Com a recente aprovação da Lei Geral de Licenciamentos no Senado Federal4 tais projetos prioritários poderão ter respaldo na legislação ambiental. A inclusão de uma nova categoria de licença ambiental, a Licença Ambiental Especial, cria um “procedimento especial para atividades ou empreendimentos estratégicos, assim definidos em decreto mediante proposta bianual do Conselho de Governo”. Dessa forma o órgão licenciador estará obrigado por lei a dar prioridade à análise de empreendimentos que o governo considere relevante e, aprová-los de forma rápida, pois o Licenciamento Especial só admite uma fase, a de operação; abolindo-se as licenças prévia e de instalação.
Casam-se assim os interesses das mineradoras e do Estado para alavancar a produção mineral do país. O licenciamento ambiental visto como empecilho ao desenvolvimento foi destravado para supostamente promover uma economia verde e descarbonizada. Por ora, o que temos no país é uma economia mineral neoextrativista, em boa medida baseada na Amazônia, que tem fornecido os minerais para o desenvolvimento econômico e a transição energética longe, bem longe de suas fronteiras.
Igor Basílio-Silva é geólogo, mestrando em Desenvolvimento do Trópico Úmido (UFPA)

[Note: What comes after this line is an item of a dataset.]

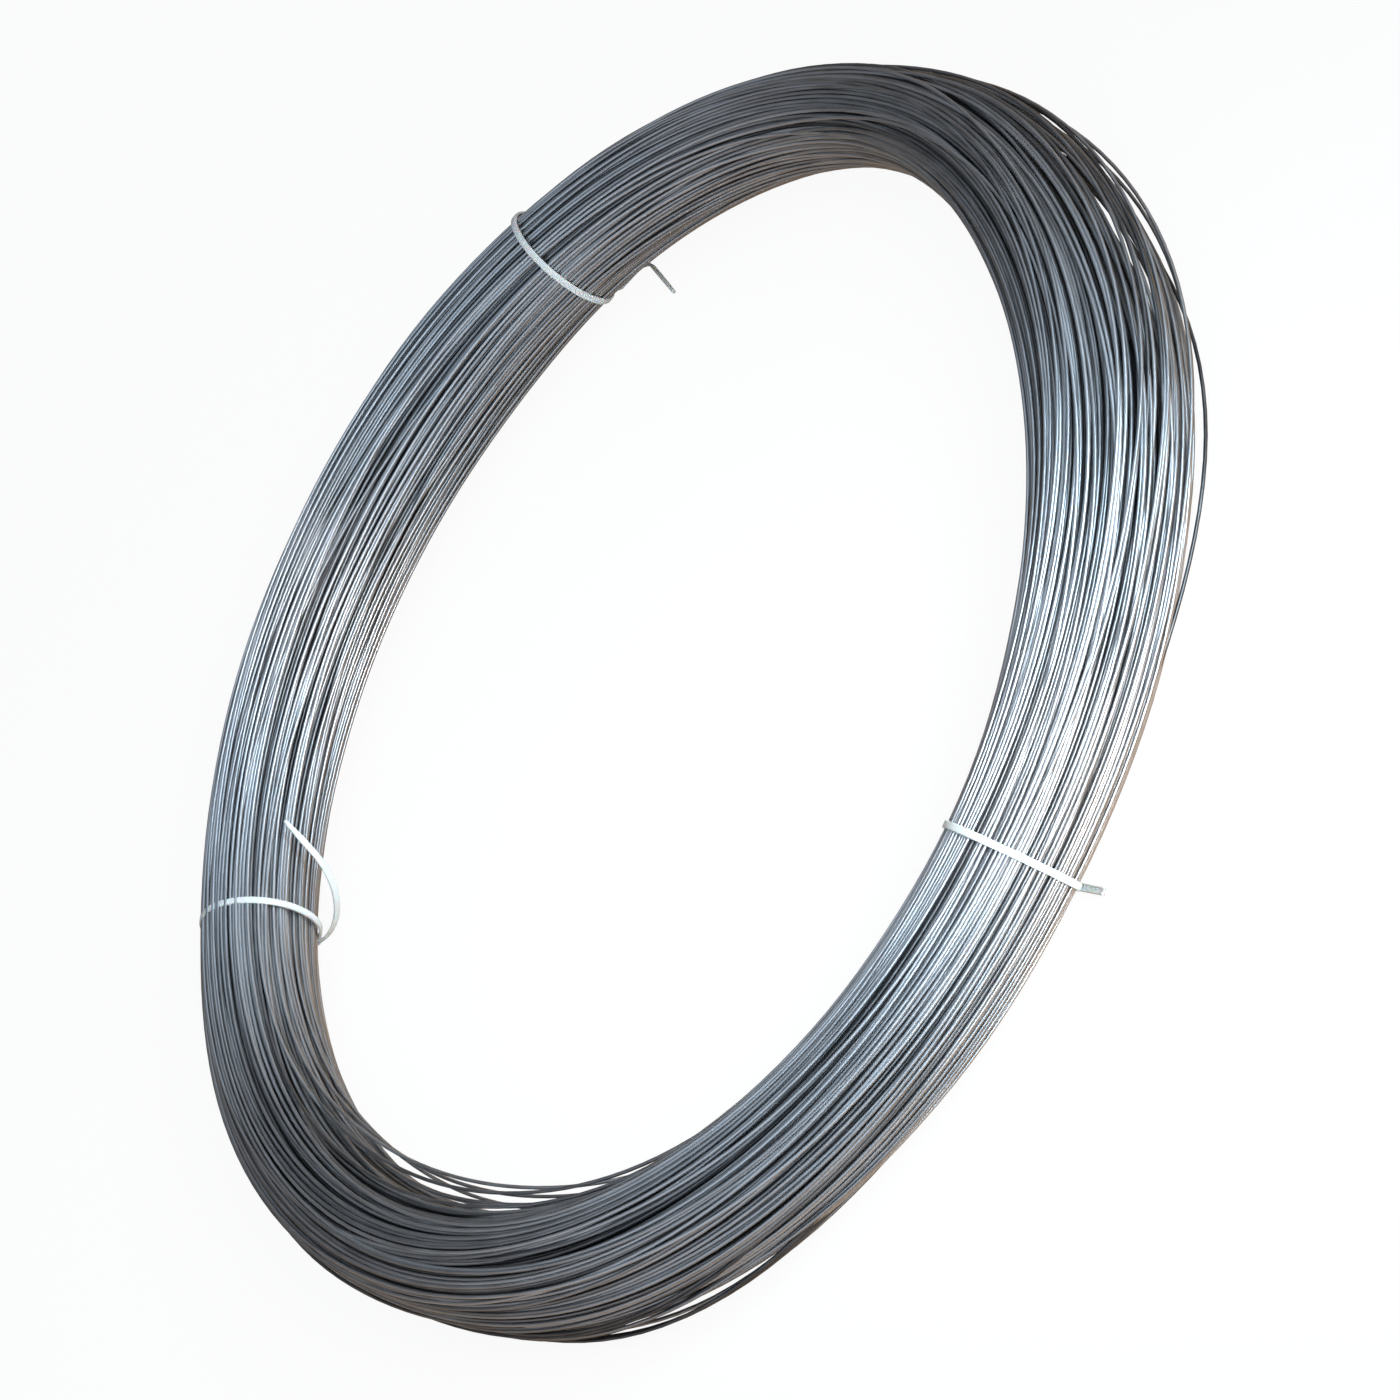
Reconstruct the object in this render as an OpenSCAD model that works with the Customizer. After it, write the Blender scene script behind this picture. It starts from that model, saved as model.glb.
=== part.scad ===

- Neoextrativismo: modelo de desenvolvimento baseado na extração de recursos naturais com políticas sociais redistributivas. Apesar da intervenção do Estado os conflitos socioambientais continuam presentes. ↩︎
- Cf. a resolução nº 2 do Comitê Interministerial de Análise de Projetos de Minerais Estratégicos que definiu quais são os minerais estratégicos. ↩︎
- Superávit: quando um país exporta mais produtos do que importa. ↩︎
- O projeto de lie ainda pendente de reavaliação na Câmara dos Deputados e de aprovação pela Presidência da República. ↩︎

Parabéns pelo texto esclarecedor sobre transição energética. No discurso tratada como solução, mas contraditoriamente carrega inúmeros problemas com sérios danos ambientais, como bem mostrado.